DATASET CONTENT:

────────

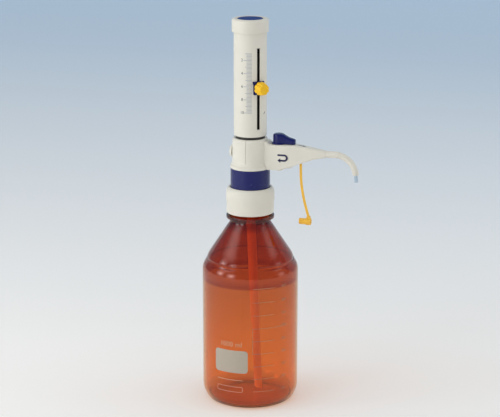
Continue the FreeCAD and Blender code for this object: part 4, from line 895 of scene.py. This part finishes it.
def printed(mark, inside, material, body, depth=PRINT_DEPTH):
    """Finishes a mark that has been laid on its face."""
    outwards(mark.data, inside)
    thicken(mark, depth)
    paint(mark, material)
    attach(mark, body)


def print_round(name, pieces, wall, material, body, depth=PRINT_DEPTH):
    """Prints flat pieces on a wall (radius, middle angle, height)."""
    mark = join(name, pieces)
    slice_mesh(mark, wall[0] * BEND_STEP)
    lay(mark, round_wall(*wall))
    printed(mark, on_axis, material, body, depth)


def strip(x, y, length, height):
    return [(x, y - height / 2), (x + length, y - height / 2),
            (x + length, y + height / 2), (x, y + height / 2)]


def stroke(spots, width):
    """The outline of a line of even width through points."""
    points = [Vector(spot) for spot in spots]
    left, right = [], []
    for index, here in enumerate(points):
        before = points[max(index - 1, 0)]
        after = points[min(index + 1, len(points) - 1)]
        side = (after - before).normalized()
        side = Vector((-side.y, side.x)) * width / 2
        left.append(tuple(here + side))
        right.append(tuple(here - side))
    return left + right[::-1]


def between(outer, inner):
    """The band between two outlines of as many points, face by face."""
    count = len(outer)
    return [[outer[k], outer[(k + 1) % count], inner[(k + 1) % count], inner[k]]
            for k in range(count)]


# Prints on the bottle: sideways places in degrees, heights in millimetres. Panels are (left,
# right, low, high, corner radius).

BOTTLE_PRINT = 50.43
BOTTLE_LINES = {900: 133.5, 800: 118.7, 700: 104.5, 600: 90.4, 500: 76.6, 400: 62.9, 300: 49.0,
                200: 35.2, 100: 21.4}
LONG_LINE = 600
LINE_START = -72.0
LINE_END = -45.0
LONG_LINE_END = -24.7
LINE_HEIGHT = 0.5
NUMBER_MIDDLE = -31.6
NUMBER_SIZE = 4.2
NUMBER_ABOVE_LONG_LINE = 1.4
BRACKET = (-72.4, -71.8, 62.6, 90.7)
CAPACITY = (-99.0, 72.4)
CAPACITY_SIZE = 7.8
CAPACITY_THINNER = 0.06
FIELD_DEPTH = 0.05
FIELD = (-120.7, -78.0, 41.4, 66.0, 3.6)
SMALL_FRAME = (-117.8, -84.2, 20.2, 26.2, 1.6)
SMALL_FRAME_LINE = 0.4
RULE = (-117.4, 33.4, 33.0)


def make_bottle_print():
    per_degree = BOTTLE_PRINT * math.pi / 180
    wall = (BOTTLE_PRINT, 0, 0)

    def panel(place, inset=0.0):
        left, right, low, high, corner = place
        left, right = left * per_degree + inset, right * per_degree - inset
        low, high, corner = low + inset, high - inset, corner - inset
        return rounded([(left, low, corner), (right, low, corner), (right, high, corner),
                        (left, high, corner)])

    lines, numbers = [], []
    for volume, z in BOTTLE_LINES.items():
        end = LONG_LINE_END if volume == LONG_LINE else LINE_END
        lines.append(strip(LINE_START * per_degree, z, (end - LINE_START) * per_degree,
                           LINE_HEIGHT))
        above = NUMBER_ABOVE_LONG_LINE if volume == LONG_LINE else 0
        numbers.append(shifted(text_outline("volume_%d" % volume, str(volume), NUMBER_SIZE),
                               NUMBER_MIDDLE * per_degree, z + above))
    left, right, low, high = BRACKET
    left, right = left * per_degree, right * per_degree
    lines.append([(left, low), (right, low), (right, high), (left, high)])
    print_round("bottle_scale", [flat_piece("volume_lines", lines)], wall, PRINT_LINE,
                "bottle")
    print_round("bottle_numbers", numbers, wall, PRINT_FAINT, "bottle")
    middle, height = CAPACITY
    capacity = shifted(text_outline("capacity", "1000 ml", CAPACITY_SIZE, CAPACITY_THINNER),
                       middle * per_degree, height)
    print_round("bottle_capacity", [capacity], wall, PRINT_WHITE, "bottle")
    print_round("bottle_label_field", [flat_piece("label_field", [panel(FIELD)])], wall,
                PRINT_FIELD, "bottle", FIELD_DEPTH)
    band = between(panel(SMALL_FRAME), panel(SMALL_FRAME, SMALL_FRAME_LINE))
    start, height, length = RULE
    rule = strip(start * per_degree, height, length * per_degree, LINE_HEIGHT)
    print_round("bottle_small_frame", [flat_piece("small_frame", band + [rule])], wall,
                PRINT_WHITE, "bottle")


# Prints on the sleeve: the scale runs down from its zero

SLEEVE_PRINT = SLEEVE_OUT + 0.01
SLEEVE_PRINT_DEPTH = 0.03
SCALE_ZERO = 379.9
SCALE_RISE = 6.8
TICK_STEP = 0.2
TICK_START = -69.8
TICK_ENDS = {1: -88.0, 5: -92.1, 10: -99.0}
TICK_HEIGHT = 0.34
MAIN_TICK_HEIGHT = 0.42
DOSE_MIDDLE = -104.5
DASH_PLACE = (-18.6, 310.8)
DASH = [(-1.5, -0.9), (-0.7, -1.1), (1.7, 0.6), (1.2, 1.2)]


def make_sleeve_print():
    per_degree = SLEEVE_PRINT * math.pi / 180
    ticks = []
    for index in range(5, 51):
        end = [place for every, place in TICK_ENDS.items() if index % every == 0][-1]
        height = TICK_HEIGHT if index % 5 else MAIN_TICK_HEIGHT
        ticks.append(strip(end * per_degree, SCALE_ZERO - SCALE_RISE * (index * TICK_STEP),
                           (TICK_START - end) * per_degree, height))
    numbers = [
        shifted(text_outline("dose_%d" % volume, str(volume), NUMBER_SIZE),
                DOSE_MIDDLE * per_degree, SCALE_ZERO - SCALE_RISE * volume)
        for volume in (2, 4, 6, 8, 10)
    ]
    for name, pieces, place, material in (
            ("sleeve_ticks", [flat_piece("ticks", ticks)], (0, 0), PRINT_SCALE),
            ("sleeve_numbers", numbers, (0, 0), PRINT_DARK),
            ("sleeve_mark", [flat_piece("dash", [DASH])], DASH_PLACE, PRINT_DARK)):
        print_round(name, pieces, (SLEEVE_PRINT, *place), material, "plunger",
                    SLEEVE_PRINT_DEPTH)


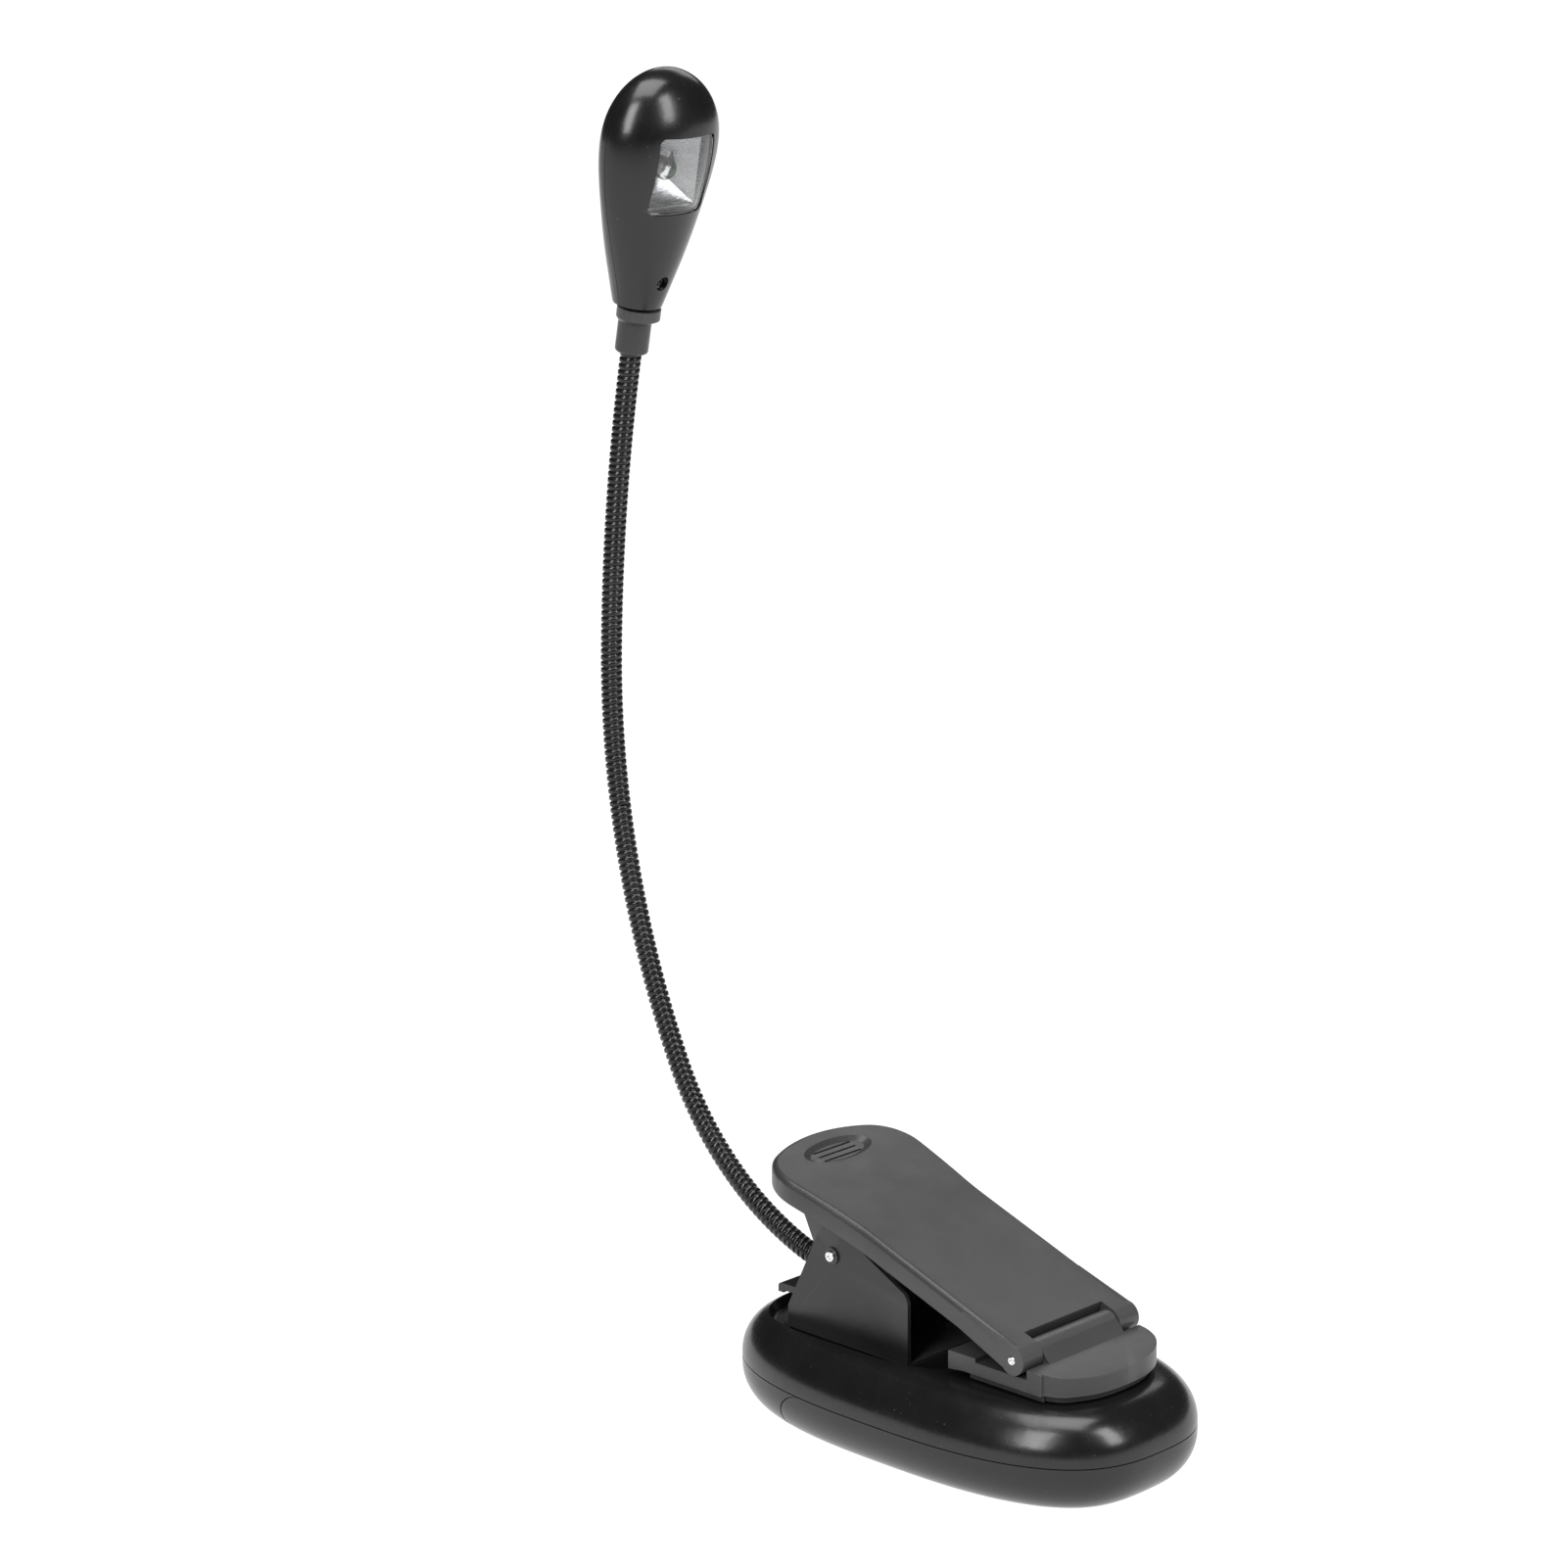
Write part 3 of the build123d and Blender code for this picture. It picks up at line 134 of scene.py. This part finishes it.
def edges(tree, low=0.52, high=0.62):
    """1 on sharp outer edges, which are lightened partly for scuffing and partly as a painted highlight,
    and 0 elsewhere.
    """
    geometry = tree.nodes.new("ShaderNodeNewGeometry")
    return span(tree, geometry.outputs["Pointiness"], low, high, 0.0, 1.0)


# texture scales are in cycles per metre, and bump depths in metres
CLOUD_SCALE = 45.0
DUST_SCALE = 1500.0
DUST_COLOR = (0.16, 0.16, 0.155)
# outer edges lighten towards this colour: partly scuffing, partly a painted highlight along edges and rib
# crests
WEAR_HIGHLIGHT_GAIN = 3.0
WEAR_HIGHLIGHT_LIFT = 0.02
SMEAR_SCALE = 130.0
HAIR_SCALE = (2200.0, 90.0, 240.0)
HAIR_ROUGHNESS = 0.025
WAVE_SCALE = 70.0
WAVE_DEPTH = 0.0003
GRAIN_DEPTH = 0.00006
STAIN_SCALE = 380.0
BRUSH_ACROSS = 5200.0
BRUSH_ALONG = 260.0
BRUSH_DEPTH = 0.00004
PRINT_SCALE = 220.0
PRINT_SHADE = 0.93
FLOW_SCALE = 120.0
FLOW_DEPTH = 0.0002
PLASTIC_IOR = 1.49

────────

TASK DETAILS:
Of the lines above, retype only those from the line containing "attach(mark, body)" through the line containing "(x + length, y +", including both, exactly.

WRITTEN SOLUTION:
    attach(mark, body)


def print_round(name, pieces, wall, material, body, depth=PRINT_DEPTH):
    """Prints flat pieces on a wall (radius, middle angle, height)."""
    mark = join(name, pieces)
    slice_mesh(mark, wall[0] * BEND_STEP)
    lay(mark, round_wall(*wall))
    printed(mark, on_axis, material, body, depth)


def strip(x, y, length, height):
    return [(x, y - height / 2), (x + length, y - height / 2),
            (x + length, y + height / 2), (x, y + height / 2)]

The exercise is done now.